Information supplied:
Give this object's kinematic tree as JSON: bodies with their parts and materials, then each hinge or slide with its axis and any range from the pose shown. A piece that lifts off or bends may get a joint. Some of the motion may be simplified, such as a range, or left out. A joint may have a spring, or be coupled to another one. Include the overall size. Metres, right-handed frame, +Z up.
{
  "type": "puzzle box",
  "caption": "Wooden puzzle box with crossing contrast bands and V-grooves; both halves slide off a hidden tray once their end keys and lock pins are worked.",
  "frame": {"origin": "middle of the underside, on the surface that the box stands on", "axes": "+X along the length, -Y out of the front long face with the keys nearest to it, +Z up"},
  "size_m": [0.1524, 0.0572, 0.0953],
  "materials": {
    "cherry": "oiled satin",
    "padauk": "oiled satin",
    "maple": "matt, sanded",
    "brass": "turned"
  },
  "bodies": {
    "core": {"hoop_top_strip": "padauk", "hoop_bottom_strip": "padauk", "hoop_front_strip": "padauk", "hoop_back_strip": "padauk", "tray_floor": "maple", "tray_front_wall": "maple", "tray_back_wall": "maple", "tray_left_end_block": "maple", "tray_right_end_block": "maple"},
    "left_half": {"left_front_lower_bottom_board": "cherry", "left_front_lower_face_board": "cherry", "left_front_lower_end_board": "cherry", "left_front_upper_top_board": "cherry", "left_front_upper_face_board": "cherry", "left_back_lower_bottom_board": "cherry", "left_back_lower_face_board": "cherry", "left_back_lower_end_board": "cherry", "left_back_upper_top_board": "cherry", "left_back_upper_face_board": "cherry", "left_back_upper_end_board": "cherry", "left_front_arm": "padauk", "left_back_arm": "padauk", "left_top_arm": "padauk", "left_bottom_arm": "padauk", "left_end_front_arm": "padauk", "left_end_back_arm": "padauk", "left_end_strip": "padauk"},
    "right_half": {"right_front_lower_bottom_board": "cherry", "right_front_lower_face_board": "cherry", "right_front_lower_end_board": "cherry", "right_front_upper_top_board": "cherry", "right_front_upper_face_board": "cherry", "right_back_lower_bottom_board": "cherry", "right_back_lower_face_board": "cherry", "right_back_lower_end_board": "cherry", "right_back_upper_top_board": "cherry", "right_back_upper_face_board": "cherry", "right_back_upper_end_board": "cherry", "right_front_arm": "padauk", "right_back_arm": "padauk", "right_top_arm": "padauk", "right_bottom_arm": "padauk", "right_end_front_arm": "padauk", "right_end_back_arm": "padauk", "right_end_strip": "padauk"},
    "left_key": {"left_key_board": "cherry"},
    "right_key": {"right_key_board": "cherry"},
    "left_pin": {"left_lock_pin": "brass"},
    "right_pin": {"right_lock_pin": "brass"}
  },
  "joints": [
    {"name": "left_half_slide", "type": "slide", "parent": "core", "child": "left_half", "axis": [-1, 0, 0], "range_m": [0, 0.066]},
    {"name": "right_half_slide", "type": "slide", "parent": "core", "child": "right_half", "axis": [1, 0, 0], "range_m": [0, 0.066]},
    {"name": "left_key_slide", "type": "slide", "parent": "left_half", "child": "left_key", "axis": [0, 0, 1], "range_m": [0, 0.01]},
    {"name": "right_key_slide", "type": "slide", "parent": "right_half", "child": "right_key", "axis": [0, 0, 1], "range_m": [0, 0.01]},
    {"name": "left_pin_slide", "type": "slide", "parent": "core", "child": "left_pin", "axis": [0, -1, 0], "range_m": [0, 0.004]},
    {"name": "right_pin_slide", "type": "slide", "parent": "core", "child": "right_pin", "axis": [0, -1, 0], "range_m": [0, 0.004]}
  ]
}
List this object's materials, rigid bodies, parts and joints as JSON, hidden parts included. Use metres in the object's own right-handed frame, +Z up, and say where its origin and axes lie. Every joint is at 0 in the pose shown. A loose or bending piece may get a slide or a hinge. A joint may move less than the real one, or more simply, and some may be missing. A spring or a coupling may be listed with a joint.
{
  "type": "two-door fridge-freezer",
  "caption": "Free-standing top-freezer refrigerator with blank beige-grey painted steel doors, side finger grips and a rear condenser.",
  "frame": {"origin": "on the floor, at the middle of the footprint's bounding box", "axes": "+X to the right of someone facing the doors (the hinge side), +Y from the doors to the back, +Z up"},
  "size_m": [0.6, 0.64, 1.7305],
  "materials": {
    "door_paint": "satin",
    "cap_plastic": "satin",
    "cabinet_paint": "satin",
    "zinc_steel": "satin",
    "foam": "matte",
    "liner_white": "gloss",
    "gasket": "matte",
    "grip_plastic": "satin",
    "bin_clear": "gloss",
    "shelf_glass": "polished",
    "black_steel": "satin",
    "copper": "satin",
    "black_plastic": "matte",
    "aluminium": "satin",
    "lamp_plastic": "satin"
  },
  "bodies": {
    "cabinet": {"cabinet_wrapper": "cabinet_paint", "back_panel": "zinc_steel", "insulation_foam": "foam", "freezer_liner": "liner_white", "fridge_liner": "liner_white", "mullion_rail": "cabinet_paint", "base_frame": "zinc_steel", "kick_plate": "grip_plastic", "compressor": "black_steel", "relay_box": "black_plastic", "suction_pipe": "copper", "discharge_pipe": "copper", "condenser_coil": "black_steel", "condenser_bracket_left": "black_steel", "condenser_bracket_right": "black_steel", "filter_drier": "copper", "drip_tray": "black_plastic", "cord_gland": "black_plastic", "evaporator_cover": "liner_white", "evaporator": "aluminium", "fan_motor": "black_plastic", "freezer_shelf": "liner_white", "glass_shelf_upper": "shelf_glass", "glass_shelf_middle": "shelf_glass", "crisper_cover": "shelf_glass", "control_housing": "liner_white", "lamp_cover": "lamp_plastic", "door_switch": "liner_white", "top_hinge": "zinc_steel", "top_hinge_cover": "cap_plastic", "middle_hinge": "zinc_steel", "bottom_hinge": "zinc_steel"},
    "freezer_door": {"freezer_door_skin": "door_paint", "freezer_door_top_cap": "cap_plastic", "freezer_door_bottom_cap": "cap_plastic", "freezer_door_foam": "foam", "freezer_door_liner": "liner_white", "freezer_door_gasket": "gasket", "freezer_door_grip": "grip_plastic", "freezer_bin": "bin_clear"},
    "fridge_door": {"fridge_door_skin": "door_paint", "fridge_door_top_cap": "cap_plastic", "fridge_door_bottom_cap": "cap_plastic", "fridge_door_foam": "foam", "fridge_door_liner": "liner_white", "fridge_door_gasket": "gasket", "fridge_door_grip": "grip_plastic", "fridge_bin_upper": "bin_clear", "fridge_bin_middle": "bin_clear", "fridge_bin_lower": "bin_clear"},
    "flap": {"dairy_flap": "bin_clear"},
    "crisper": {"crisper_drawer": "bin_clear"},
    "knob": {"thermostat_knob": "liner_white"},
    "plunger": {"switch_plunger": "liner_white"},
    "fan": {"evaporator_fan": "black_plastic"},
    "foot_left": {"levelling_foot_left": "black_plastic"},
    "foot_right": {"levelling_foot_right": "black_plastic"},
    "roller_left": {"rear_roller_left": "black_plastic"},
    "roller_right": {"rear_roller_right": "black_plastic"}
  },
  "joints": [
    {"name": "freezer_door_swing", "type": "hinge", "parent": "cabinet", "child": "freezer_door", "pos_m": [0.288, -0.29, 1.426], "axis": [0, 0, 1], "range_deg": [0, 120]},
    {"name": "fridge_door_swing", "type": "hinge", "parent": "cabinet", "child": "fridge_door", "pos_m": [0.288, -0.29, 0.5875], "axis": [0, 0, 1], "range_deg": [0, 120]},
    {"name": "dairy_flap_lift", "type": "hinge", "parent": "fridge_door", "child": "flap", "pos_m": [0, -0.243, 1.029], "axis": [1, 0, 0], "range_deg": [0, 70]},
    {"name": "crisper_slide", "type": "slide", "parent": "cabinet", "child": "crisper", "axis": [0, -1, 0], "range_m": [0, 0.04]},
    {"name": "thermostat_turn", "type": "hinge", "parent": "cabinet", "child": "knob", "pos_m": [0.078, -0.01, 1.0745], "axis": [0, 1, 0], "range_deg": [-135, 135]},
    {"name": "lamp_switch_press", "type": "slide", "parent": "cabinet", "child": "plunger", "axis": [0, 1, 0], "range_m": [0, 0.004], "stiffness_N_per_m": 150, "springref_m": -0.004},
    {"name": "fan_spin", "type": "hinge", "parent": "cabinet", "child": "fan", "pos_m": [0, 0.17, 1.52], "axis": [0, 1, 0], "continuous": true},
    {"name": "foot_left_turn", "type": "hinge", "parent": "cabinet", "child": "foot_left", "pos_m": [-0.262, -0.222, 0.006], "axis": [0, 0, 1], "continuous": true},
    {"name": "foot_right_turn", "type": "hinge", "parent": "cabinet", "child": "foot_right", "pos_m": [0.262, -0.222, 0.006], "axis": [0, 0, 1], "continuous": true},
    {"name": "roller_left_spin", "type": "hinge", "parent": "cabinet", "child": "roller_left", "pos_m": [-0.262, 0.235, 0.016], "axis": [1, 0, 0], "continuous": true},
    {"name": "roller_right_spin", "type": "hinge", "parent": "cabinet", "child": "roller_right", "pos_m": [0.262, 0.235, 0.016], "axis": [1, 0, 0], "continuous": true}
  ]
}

Exercise requirements: Only lines holding the string "origin" are wanted; gather each one from the entries above.

Worked answer:
  "frame": {"origin": "middle of the underside, on the surface that the box stands on", "axes": "+X along the length, -Y out of the front long face with the keys nearest to it, +Z up"},
List this object's materials, rigid bodies, parts and joints as JSON, hidden parts included. Use metres in the object's own right-handed frame, +Z up, and say where its origin and axes lie. Every joint is at 0 in the pose shown. A loose or bending piece may get a slide or a hinge. A joint may move less than the real one, or more simply, and some may be missing. A spring or a coupling may be listed with a joint.
  "frame": {"origin": "on the floor, at the middle of the footprint's bounding box", "axes": "+X to the right of someone facing the doors (the hinge side), +Y from the doors to the back, +Z up"},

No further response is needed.